I asked Massa if it was U.S.-owned manufacturers. He clarified that it is U.S.-manufactured hybrids.

I also asked him about Boehner's "worshipping at the altar of environmentalism" comment:

I follow the lead of a great Republican, Teddy Roosevelt, perhaps one of the greatest worshippers of the environment in this nation. His whole philosophy [and he took on polluters] was that we owe it to our children to give them a cleaner, healthier and safer environment than we have. I don't put the concerns of my children second to anyone.

Massa noted that the current energy policy is basically architected by big oil and Dick Cheney, and countered by asking "Why does Mr. Boehner worship at the altar of big oil?"

Bob Recotta asked about John McCain's proposal to offer a cash prize to anyone who comes up with a better battery for electric cars and hybrids. Massa said he wasn't sure if it's perfectly appropriate for government, but noted other prizes like the X prize which stimulated civilian space flight, and even the prize that got Lindbergh to cross the Atlantic. "Anything that leads to innovation is a good idea [...] I applaud Senator McCain for thinking outside the box."


Looks like a good energy plan to me. Beohner, calling anyone radical, after the past eight years is a joke. BTW, I've been assuming that speculation is contributing to the oil price rise.

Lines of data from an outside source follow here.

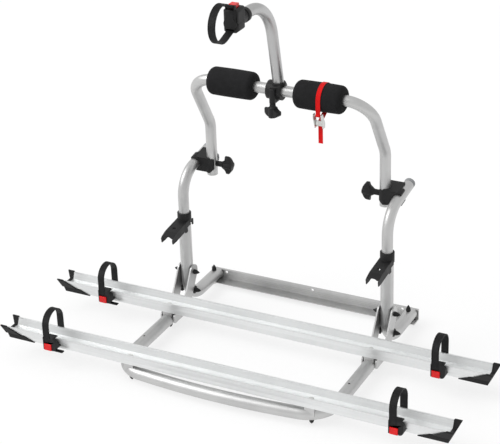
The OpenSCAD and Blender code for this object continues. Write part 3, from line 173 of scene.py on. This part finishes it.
def metal(name, dark, light, rough, grain=None, stripe=None):
    """Satin or drawn aluminium. grain stretches its fine lines, stripe adds faint broad die lines."""
    g = Graph(bpy.data.materials.new(name))
    here = g.mapped()
    if grain:
        fine = g.noise(g.mapped(grain), scale=1, detail=3.0, rough=0.6)
    else:
        fine = g.noise(here, scale=950, detail=3.0, rough=0.6)
    broad = g.noise(here, scale=11, detail=3.0, rough=0.55)
    spots = g.noise(here, scale=170, detail=4.0, rough=0.7)
    scratches = g.noise(g.mapped((40, 40, 420)), scale=1, detail=4.0, rough=0.65)
    scuff = g.ramp(scratches, 0, 1, start=0.66, stop=0.74)
    tone = g.calc("ADD", g.ramp(broad, 0, 0.75), g.calc("MULTIPLY", g.ramp(spots, 0, 1), 0.25))
    normal = g.bump(fine, strength=0.10, distance=0.0002)
    if stripe:
        lines = g.noise(g.mapped(stripe), scale=1)
        die_lines = g.calc("MULTIPLY", g.ramp(lines, 0, 1), 0.4)
        tone = g.calc("ADD", g.calc("MULTIPLY", tone, 0.6), die_lines)
        normal = g.bump(lines, strength=0.08, distance=0.0004, after=normal)
    sheen = g.ramp(spots, rough - 0.04, rough + 0.05)
    return g.surface(
        Base_Color=g.mix(tone, dark, light),
        Metallic=1.0,
        Roughness=g.calc("ADD", sheen, g.calc("MULTIPLY", scuff, 0.05)),
        Normal=normal,
    )


def steel(name, dark, light, rough):
    """Zinc plated steel with faint scratches."""
    g = Graph(bpy.data.materials.new(name))
    scratch = g.noise(g.mapped((60, 900, 900)), scale=1, detail=3.0, rough=0.6)
    broad = g.noise(g.mapped(), scale=120, detail=3.0, rough=0.6)
    return g.surface(
        Base_Color=g.mix(g.ramp(broad, 0, 1), dark, light),
        Metallic=1.0,
        Roughness=g.ramp(scratch, rough - 0.05, rough + 0.08),
        Normal=g.bump(scratch, strength=0.1, distance=0.0001),
    )


def plastic(name, dark, light, rough, grain=1500, coat=0.0, gloss=0.3):
    """Moulded plastic: a fine spark-eroded grain, uneven sheen and rubbed, paler edges."""
    g = Graph(bpy.data.materials.new(name))
    here = g.mapped()
    fine = g.noise(here, scale=grain)
    broad = g.noise(here, scale=45, detail=4.0, rough=0.6)
    rub = g.ramp(g.noise(here, scale=260, detail=3.0, rough=0.7), 0, 1, start=0.45)
    worn = tuple(min(1.0, v * 2.2 + 0.01) for v in light)
    edge = g.calc("MULTIPLY", g.edges(1.2 * MM), rub)
    return g.surface(
        Base_Color=g.mix(edge, g.mix(g.ramp(broad, 0, 1), dark, light), worn),
        Roughness=g.ramp(broad, rough - 0.06, rough + 0.08),
        Specular_IOR_Level=gloss,
        Normal=g.bump(fine, strength=0.22, distance=0.0001),
        Coat_Weight=coat,
        Coat_Roughness=0.15,
    )


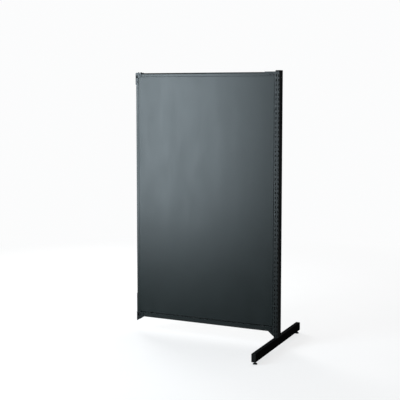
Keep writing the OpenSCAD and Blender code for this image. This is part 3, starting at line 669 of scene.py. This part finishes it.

Krugman
is arguing pretty convincingly that its effect is minimal.

Yes, and he agrees with the Wall Street Journal, so it has to be true. (A little sarcasm there, but not much.)

To the extent that high price predictions by futures speculators give oil suppliers cover (permission) to continue raising prices, there could be a link. A kind of self-fulfilling prophesy. If so, the incredible profits that companies like Exxon-Mobile are making are based on a purely psychological phenomenon.

From the speculators point of view, with inventories relatively low, reserves dwindling, and demand way up, betting on higher oil prices seems a lot more realist than real estate or technology were, even in the midst of the bubbles.